* [Directions for this task]
Repeat the listing in full, exactly as it stands.

================================

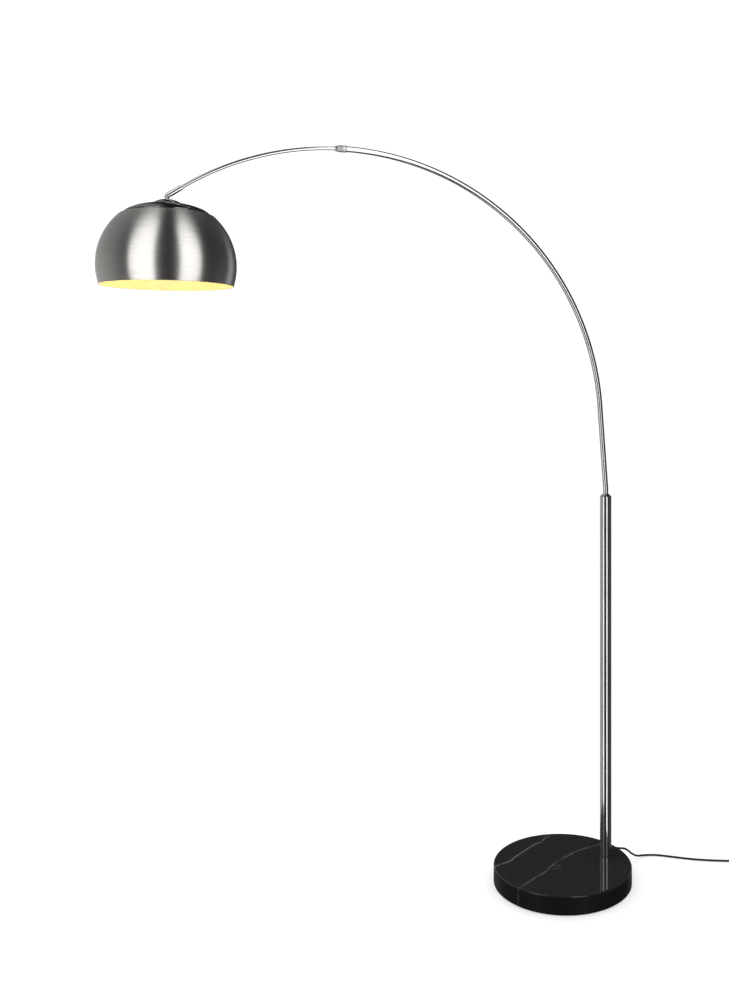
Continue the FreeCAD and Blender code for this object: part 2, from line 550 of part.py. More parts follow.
sw_out = prim("Cylinder", "sw_out", x=hx, z=1566.5, Radius=15, Height=1.6)
sw_in = prim("Cylinder", "sw_in", x=hx, z=1565.5, Radius=S.nipple_radius + 0.2, Height=4)
node(cut("sw_cut", sw_out, sw_in), "shade_washer")
nut_hex = prim("Prism", "nut_hex", x=hx, z=1561.5, Polygon=6, Circumradius=8.1, Height=5.0)
nut_in = prim("Cylinder", "nut_in", x=hx, z=1560.5, Radius=S.nipple_radius + S.slack, Height=8)
node(cut("nut_cut", nut_hex, nut_in), "shade_nut")

# Lampholder: domed upper cap on the nipple, body with a skirt, thin screw shell, centre contact.
turned("lampholder_cap", [
    (S.nipple_radius + S.slack, 24.0), (S.nipple_radius + S.slack, 29.0), (8.0, 29.0), (9.5, 28.0), (9.5, 25.6), (14.5, 23.0), (18.2, 18.5), (19.6, 12.0), (19.6, 0), (17.4, 0), (17.4, 12.0), (16.0, 17.6), (12.8, 21.6), (8.6, 24.0),
], x=hx, z=1528.0)
turned("lampholder_body", [
    (0, 31.0), (0, 27.0), (14.4, 27.0), (14.4, 0), (17.6, 0), (19.0, 1.2), (19.6, 3.0), (19.6, 33.9), (17.3, 33.9), (17.3, 37.5), (15.3, 37.5), (15.3, 31.0),
], x=hx, z=1494.0)
turned("screw_shell", [(13.55, 0), (14.0, 0), (14.0, 25.0), (6.5, 25.0), (6.5, 24.5), (13.55, 24.5)], x=hx, z=1495.5)
node(prim("Cylinder", "tip_contact", x=hx, z=1518.4, Radius=3.2, Height=2.55), "centre_contact")
node(prim("Cylinder", "head_lead", x=hx, z=1525.5, Radius=S.lead_radius, Height=54.0), "shade_wire")

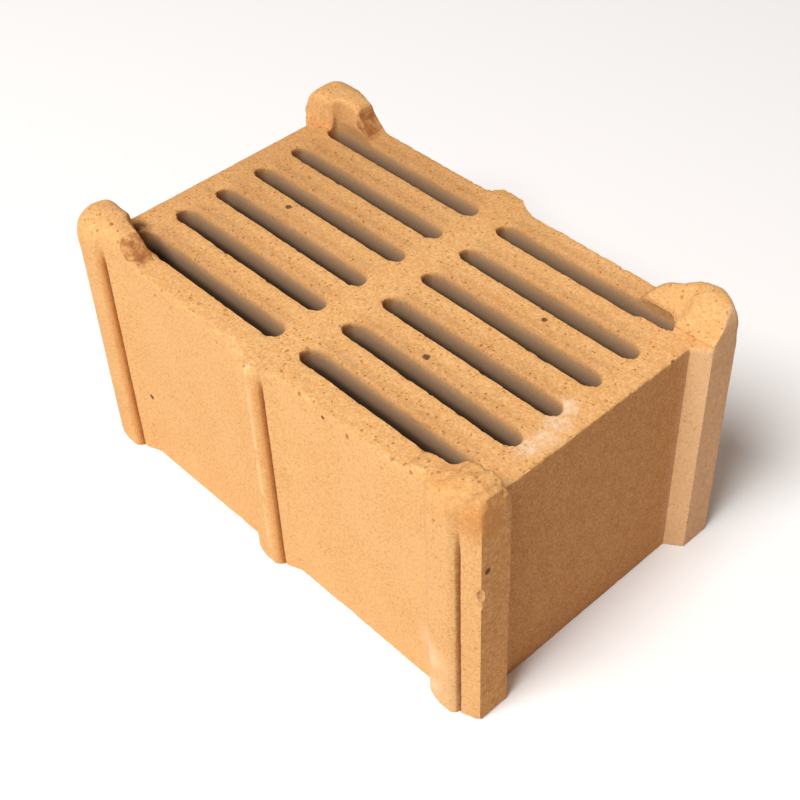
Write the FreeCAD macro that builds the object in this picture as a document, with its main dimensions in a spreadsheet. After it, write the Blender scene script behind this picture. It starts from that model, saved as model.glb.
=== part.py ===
import FreeCAD, Part
import math
import os
import Sketcher

# Regenerator checker brick, standing as in use with its lugs upwards.
# +X runs along the length, +Y across, +Z up; the origin is under the middle of the brick.

OUT = "parts"
NODE = "checker_brick"
SKETCH_ORIGIN = -1
START, END, MIDDLE = range(1, 4)
ARC = "arc"
ANGLE_ROUNDING = 1e-6

os.makedirs(OUT, exist_ok=True)
doc = FreeCAD.newDocument("checker_brick")

# Driving sizes in millimetres
SIZES = {
    "brick_length": 329.0,
    "deck": 158.0,
    "slot_width": 15.0,
    "slot_pitch": 30.0,
    "middle_web": 19.5,
    "rows": 6,
    "side_wall": 15.0,
    "end_wall": 16.75,
    "corner_rib_inset": 20.0,
    "middle_rib": -3.0,
    "rib_proud": 8.0,
    "rib_flank_run": 8.0,
    "crest_left": 11.0,
    "crest_right": 4.5,
    "shoulder_proud": 4.5,
    "shoulder_run": 4.0,
    "groove_half_width": 1.0,
    "groove_depth": 2.5,
    "groove_stop": 4.0,
    "end_recess": 10.0,
    "recess_flank_run": 7.0,
    "post_width": 21.0,
    "lug_rise": 20.0,
    "lug_length": 55.5,
    "lug_knee_rise": 12.0,
    "lug_knee_run": 10.0,
    "lug_slope_run": 27.0,
    "lug_rounding": 11.0,
}

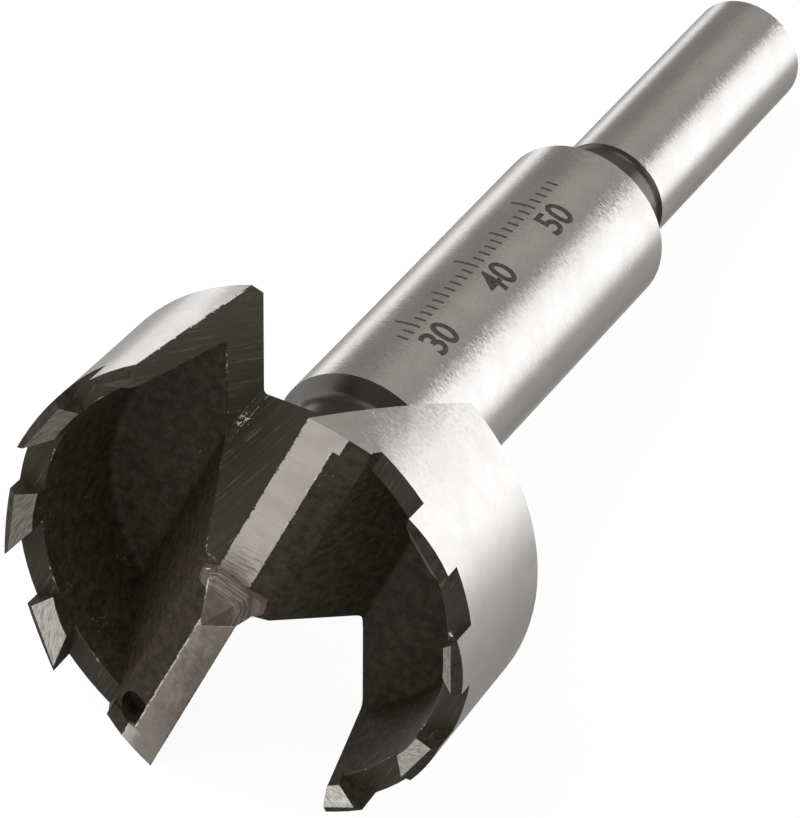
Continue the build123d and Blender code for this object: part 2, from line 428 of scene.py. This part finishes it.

================================

* [Finished task]
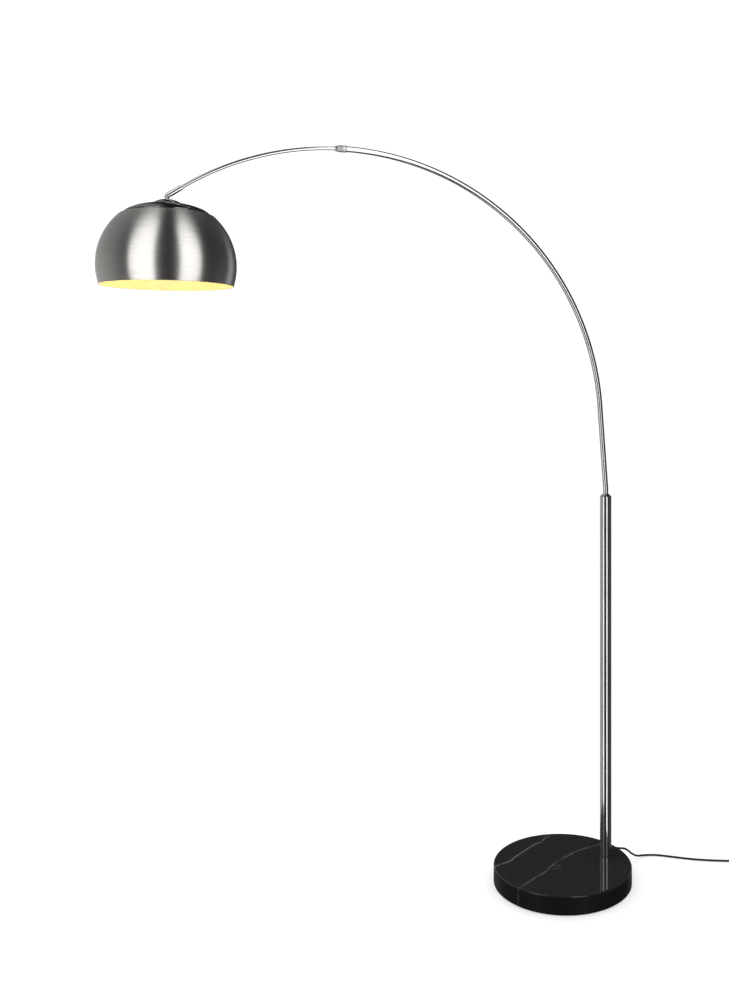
Continue the FreeCAD and Blender code for this object: part 2, from line 550 of part.py. More parts follow.
sw_out = prim("Cylinder", "sw_out", x=hx, z=1566.5, Radius=15, Height=1.6)
sw_in = prim("Cylinder", "sw_in", x=hx, z=1565.5, Radius=S.nipple_radius + 0.2, Height=4)
node(cut("sw_cut", sw_out, sw_in), "shade_washer")
nut_hex = prim("Prism", "nut_hex", x=hx, z=1561.5, Polygon=6, Circumradius=8.1, Height=5.0)
nut_in = prim("Cylinder", "nut_in", x=hx, z=1560.5, Radius=S.nipple_radius + S.slack, Height=8)
node(cut("nut_cut", nut_hex, nut_in), "shade_nut")

# Lampholder: domed upper cap on the nipple, body with a skirt, thin screw shell, centre contact.
turned("lampholder_cap", [
    (S.nipple_radius + S.slack, 24.0), (S.nipple_radius + S.slack, 29.0), (8.0, 29.0), (9.5, 28.0), (9.5, 25.6), (14.5, 23.0), (18.2, 18.5), (19.6, 12.0), (19.6, 0), (17.4, 0), (17.4, 12.0), (16.0, 17.6), (12.8, 21.6), (8.6, 24.0),
], x=hx, z=1528.0)
turned("lampholder_body", [
    (0, 31.0), (0, 27.0), (14.4, 27.0), (14.4, 0), (17.6, 0), (19.0, 1.2), (19.6, 3.0), (19.6, 33.9), (17.3, 33.9), (17.3, 37.5), (15.3, 37.5), (15.3, 31.0),
], x=hx, z=1494.0)
turned("screw_shell", [(13.55, 0), (14.0, 0), (14.0, 25.0), (6.5, 25.0), (6.5, 24.5), (13.55, 24.5)], x=hx, z=1495.5)
node(prim("Cylinder", "tip_contact", x=hx, z=1518.4, Radius=3.2, Height=2.55), "centre_contact")
node(prim("Cylinder", "head_lead", x=hx, z=1525.5, Radius=S.lead_radius, Height=54.0), "shade_wire")

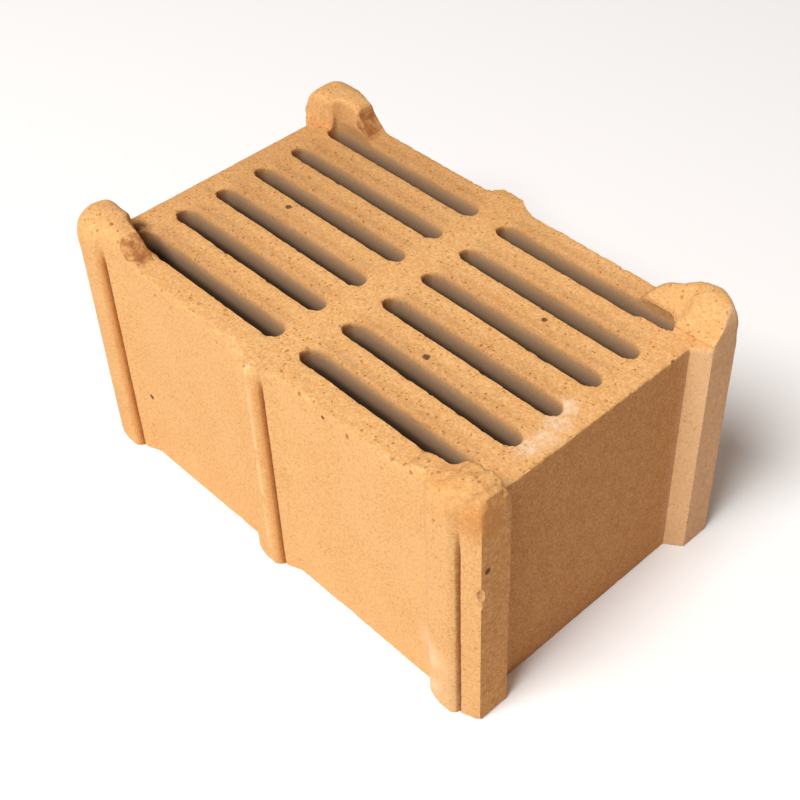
Write the FreeCAD macro that builds the object in this picture as a document, with its main dimensions in a spreadsheet. After it, write the Blender scene script behind this picture. It starts from that model, saved as model.glb.
=== part.py ===
import FreeCAD, Part
import math
import os
import Sketcher

# Regenerator checker brick, standing as in use with its lugs upwards.
# +X runs along the length, +Y across, +Z up; the origin is under the middle of the brick.

OUT = "parts"
NODE = "checker_brick"
SKETCH_ORIGIN = -1
START, END, MIDDLE = range(1, 4)
ARC = "arc"
ANGLE_ROUNDING = 1e-6

os.makedirs(OUT, exist_ok=True)
doc = FreeCAD.newDocument("checker_brick")

# Driving sizes in millimetres
SIZES = {
    "brick_length": 329.0,
    "deck": 158.0,
    "slot_width": 15.0,
    "slot_pitch": 30.0,
    "middle_web": 19.5,
    "rows": 6,
    "side_wall": 15.0,
    "end_wall": 16.75,
    "corner_rib_inset": 20.0,
    "middle_rib": -3.0,
    "rib_proud": 8.0,
    "rib_flank_run": 8.0,
    "crest_left": 11.0,
    "crest_right": 4.5,
    "shoulder_proud": 4.5,
    "shoulder_run": 4.0,
    "groove_half_width": 1.0,
    "groove_depth": 2.5,
    "groove_stop": 4.0,
    "end_recess": 10.0,
    "recess_flank_run": 7.0,
    "post_width": 21.0,
    "lug_rise": 20.0,
    "lug_length": 55.5,
    "lug_knee_rise": 12.0,
    "lug_knee_run": 10.0,
    "lug_slope_run": 27.0,
    "lug_rounding": 11.0,
}

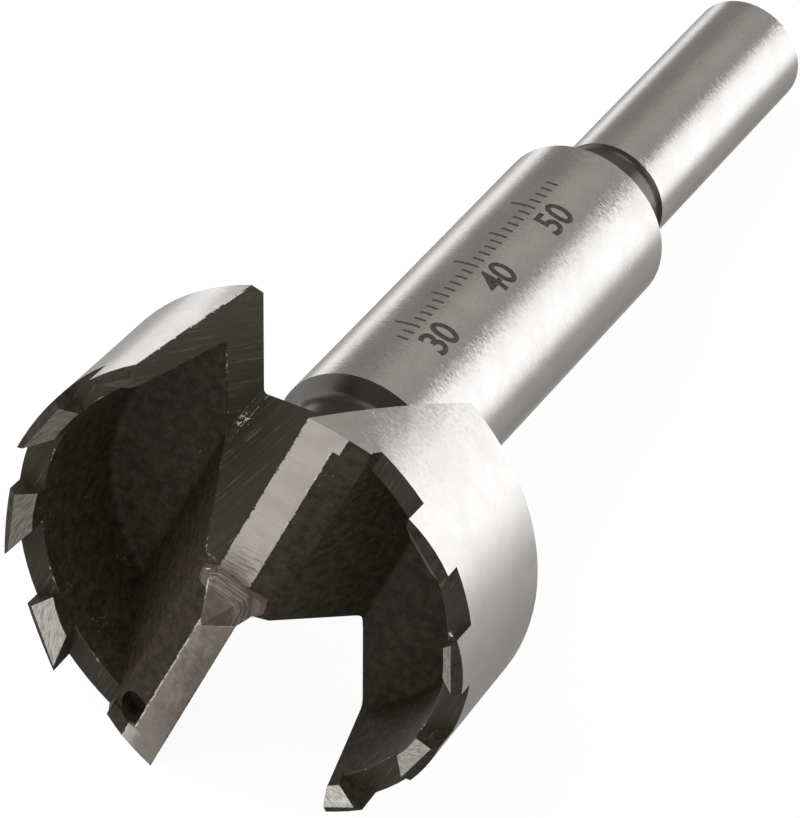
Continue the build123d and Blender code for this object: part 2, from line 428 of scene.py. This part finishes it.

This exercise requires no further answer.